#### [EXERCISE TASK]
Give back, exactly as it appears, the run of lines opening with the one containing "and the low corner's rounding" and closing with the one containing "world = obj.matrix_world.copy()". Nothing outside that run should appear.

# Start of DATA SECTION

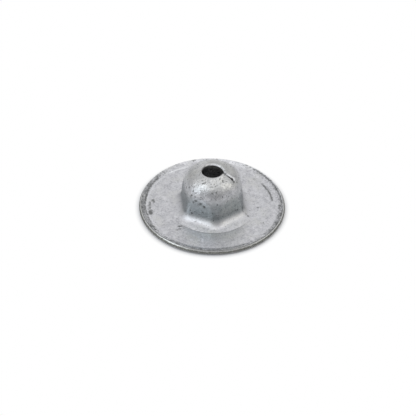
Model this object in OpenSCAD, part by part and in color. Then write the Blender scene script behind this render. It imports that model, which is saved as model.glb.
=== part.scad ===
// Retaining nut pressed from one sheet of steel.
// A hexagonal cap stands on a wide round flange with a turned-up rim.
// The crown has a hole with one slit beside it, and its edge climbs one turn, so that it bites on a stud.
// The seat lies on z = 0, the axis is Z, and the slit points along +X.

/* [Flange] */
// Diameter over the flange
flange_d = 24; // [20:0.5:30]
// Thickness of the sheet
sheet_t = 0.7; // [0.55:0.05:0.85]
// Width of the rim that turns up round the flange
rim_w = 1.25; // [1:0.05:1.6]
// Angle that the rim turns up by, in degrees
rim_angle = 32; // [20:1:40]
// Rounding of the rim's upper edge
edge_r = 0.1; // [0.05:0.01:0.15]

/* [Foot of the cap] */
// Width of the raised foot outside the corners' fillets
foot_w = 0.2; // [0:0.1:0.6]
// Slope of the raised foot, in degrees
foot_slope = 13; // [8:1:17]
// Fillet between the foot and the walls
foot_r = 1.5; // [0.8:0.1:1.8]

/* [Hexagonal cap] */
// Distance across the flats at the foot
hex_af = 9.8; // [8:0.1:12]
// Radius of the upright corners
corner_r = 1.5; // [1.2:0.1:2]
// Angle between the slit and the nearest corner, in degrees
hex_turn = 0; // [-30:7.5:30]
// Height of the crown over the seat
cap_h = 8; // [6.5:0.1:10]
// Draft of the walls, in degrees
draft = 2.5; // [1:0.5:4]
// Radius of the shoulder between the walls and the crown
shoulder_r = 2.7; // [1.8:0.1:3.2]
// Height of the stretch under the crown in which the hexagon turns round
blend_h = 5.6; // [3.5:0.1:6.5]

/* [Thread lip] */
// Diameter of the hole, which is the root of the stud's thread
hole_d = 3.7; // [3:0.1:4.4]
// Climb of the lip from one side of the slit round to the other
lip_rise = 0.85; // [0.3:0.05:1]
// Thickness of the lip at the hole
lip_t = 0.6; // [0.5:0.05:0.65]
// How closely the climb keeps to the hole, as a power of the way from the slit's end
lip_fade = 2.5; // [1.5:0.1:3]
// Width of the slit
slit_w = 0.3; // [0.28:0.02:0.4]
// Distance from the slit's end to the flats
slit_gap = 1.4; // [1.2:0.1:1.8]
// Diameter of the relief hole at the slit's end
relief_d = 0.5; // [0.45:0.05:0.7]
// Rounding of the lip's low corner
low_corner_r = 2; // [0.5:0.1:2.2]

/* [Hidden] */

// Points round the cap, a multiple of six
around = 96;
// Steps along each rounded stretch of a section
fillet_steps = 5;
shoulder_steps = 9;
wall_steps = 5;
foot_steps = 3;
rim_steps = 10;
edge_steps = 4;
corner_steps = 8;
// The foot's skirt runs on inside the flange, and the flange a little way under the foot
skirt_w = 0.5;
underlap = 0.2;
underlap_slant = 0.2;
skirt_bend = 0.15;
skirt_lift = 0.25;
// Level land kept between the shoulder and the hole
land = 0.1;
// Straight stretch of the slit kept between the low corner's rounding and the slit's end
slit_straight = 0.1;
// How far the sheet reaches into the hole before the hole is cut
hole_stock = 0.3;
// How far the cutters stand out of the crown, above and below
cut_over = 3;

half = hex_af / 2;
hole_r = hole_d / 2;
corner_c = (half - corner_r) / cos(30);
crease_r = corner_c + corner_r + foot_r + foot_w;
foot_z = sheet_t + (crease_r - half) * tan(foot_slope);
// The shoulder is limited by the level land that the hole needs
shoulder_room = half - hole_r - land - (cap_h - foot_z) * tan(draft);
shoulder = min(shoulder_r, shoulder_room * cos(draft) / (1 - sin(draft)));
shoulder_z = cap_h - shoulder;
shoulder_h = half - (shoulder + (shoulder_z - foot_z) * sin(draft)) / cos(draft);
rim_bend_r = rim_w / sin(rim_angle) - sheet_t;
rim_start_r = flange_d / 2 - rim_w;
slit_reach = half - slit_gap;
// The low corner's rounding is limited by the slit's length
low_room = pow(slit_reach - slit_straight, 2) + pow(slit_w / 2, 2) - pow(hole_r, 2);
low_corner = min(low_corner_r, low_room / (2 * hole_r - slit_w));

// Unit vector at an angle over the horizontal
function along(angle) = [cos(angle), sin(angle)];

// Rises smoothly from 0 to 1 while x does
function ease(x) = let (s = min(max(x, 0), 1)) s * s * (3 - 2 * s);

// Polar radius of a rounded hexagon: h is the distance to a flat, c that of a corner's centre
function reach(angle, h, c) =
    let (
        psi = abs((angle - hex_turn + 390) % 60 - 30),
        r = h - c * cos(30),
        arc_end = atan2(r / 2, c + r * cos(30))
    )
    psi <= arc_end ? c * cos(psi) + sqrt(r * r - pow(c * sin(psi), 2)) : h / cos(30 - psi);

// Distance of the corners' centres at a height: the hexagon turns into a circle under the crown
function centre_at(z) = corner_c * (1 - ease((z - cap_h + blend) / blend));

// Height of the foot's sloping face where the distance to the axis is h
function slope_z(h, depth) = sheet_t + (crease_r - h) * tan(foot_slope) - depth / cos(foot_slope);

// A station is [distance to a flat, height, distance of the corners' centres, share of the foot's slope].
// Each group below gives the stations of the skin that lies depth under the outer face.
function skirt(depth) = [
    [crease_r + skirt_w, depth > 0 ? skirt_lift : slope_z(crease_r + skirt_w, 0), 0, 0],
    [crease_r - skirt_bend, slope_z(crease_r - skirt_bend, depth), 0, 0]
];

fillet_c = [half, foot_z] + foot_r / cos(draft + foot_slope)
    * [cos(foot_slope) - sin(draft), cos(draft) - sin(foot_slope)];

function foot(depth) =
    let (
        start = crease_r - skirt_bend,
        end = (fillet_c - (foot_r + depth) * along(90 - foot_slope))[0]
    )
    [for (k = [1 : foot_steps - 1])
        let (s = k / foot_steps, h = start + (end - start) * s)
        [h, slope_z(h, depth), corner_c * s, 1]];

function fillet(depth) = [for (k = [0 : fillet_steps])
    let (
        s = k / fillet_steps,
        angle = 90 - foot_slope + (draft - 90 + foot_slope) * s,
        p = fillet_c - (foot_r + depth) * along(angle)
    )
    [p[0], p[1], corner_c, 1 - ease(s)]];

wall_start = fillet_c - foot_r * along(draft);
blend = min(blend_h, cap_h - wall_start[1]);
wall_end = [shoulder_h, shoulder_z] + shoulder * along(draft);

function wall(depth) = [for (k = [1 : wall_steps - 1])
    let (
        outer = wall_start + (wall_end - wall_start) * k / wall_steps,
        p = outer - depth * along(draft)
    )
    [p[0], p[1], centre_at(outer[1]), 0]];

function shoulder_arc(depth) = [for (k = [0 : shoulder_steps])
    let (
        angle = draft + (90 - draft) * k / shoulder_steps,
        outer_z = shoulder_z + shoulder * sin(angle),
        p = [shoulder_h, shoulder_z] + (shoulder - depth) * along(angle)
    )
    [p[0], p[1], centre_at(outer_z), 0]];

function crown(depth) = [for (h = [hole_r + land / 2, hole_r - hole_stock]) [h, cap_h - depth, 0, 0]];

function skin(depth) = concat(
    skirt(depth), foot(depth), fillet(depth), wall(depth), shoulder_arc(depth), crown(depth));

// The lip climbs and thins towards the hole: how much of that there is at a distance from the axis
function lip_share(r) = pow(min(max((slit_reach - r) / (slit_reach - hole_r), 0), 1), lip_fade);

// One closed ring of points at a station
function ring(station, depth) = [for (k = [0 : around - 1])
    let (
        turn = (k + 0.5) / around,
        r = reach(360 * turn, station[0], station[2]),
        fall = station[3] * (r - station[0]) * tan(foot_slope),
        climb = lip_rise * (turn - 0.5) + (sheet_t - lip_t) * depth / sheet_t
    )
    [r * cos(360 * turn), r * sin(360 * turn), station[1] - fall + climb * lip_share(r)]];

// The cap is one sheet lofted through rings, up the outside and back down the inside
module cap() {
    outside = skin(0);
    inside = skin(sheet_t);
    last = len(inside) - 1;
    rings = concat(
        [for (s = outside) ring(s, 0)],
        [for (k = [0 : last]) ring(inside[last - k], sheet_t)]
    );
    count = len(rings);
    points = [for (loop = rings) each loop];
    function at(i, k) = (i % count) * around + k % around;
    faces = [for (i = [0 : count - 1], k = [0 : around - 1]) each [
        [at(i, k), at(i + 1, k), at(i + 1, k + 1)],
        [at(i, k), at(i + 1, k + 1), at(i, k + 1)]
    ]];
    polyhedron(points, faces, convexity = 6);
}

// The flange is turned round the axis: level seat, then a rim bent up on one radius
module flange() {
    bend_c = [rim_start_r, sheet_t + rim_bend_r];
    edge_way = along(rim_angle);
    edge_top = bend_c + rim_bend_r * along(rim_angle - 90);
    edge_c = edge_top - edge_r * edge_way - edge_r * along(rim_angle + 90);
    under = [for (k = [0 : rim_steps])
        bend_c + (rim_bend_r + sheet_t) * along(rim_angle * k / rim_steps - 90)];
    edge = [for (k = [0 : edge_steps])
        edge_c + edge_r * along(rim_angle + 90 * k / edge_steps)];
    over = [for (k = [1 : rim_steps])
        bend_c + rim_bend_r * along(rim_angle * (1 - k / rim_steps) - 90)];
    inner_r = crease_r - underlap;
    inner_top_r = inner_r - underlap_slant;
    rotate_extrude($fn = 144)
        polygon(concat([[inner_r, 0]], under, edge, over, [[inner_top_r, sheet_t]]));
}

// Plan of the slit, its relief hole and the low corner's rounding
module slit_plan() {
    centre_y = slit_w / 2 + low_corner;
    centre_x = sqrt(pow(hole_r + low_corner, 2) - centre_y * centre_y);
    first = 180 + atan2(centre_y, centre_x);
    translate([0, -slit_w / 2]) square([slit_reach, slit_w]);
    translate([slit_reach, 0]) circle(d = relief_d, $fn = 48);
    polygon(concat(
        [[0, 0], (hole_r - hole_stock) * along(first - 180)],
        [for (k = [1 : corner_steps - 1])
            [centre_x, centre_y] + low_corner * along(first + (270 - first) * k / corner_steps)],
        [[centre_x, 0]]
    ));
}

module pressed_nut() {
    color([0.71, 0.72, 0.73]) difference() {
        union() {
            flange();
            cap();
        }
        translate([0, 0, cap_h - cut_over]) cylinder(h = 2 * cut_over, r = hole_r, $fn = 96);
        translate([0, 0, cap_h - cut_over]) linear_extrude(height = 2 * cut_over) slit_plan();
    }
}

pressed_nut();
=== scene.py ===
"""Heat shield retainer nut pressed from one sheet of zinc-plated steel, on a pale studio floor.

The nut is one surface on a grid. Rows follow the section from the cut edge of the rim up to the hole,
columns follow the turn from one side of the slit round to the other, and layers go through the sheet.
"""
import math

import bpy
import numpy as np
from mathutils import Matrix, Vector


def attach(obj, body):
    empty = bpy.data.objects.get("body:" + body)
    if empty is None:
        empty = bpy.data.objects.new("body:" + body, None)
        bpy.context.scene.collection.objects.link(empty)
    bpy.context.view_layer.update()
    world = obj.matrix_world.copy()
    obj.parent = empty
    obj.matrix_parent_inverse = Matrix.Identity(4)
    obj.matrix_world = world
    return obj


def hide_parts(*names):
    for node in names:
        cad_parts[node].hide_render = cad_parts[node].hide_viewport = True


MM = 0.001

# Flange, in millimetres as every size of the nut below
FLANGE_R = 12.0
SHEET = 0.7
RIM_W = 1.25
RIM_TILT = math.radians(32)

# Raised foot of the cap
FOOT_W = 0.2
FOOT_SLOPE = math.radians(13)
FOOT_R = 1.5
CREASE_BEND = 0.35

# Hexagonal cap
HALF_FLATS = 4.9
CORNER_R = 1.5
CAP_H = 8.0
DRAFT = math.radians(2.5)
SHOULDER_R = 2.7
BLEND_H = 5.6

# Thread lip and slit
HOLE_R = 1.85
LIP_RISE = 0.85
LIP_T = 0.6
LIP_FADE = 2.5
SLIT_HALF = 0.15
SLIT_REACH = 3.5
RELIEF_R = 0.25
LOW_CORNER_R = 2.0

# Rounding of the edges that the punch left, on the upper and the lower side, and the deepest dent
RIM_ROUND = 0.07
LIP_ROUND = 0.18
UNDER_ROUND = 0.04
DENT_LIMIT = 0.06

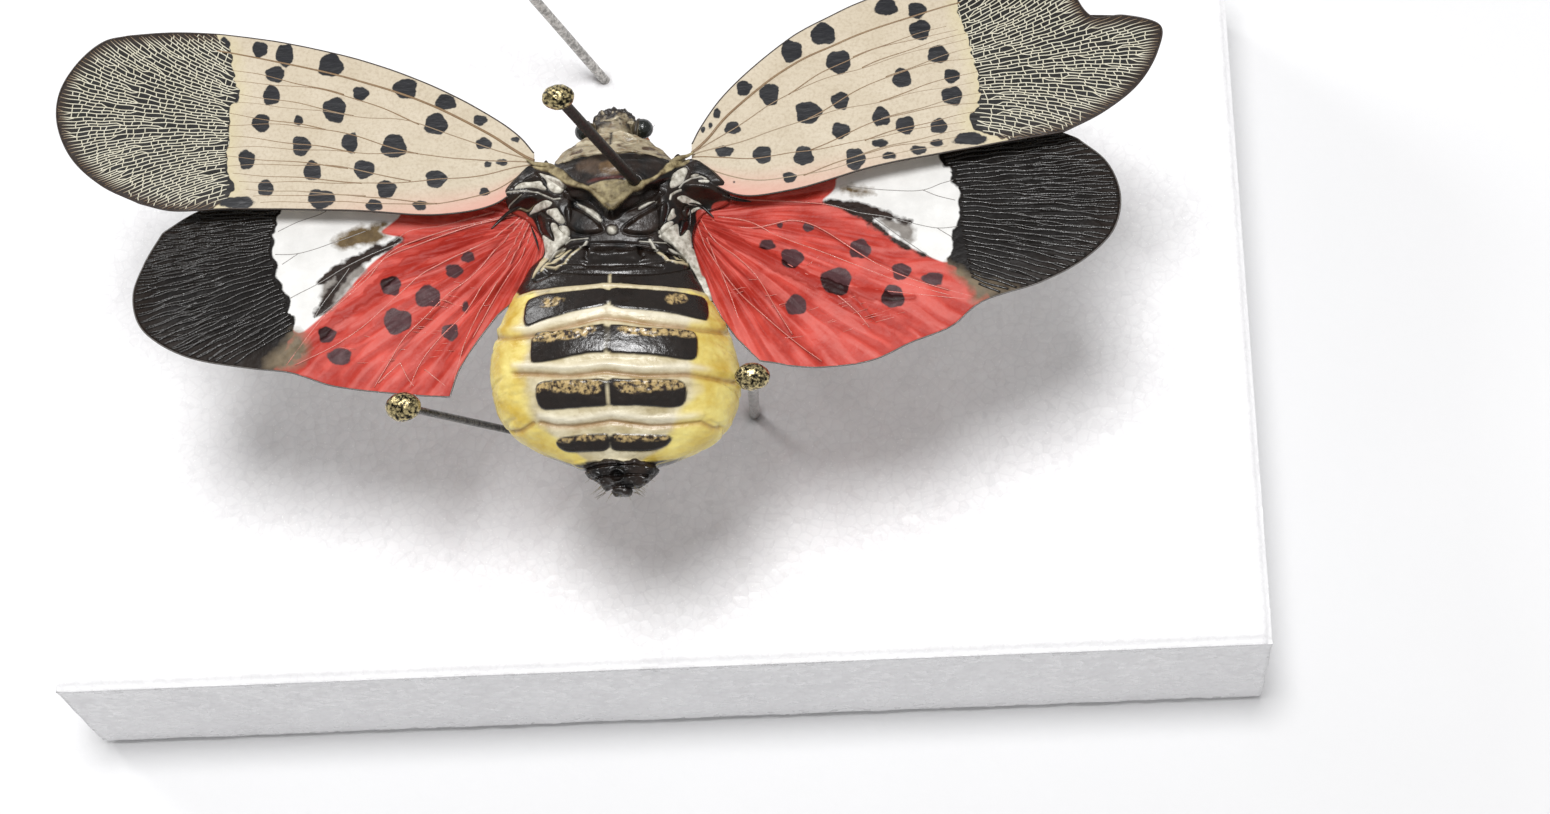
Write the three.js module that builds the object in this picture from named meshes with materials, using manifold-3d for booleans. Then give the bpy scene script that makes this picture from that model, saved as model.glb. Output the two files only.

# End of DATA SECTION

#### [THE ANSWER]
// Plan of the slit, its relief hole and the low corner's rounding
module slit_plan() {
    centre_y = slit_w / 2 + low_corner;
    centre_x = sqrt(pow(hole_r + low_corner, 2) - centre_y * centre_y);
    first = 180 + atan2(centre_y, centre_x);
    translate([0, -slit_w / 2]) square([slit_reach, slit_w]);
    translate([slit_reach, 0]) circle(d = relief_d, $fn = 48);
    polygon(concat(
        [[0, 0], (hole_r - hole_stock) * along(first - 180)],
        [for (k = [1 : corner_steps - 1])
            [centre_x, centre_y] + low_corner * along(first + (270 - first) * k / corner_steps)],
        [[centre_x, 0]]
    ));
}

module pressed_nut() {
    color([0.71, 0.72, 0.73]) difference() {
        union() {
            flange();
            cap();
        }
        translate([0, 0, cap_h - cut_over]) cylinder(h = 2 * cut_over, r = hole_r, $fn = 96);
        translate([0, 0, cap_h - cut_over]) linear_extrude(height = 2 * cut_over) slit_plan();
    }
}

pressed_nut();
=== scene.py ===
"""Heat shield retainer nut pressed from one sheet of zinc-plated steel, on a pale studio floor.

The nut is one surface on a grid. Rows follow the section from the cut edge of the rim up to the hole,
columns follow the turn from one side of the slit round to the other, and layers go through the sheet.
"""
import math

import bpy
import numpy as np
from mathutils import Matrix, Vector


def attach(obj, body):
    empty = bpy.data.objects.get("body:" + body)
    if empty is None:
        empty = bpy.data.objects.new("body:" + body, None)
        bpy.context.scene.collection.objects.link(empty)
    bpy.context.view_layer.update()
    world = obj.matrix_world.copy()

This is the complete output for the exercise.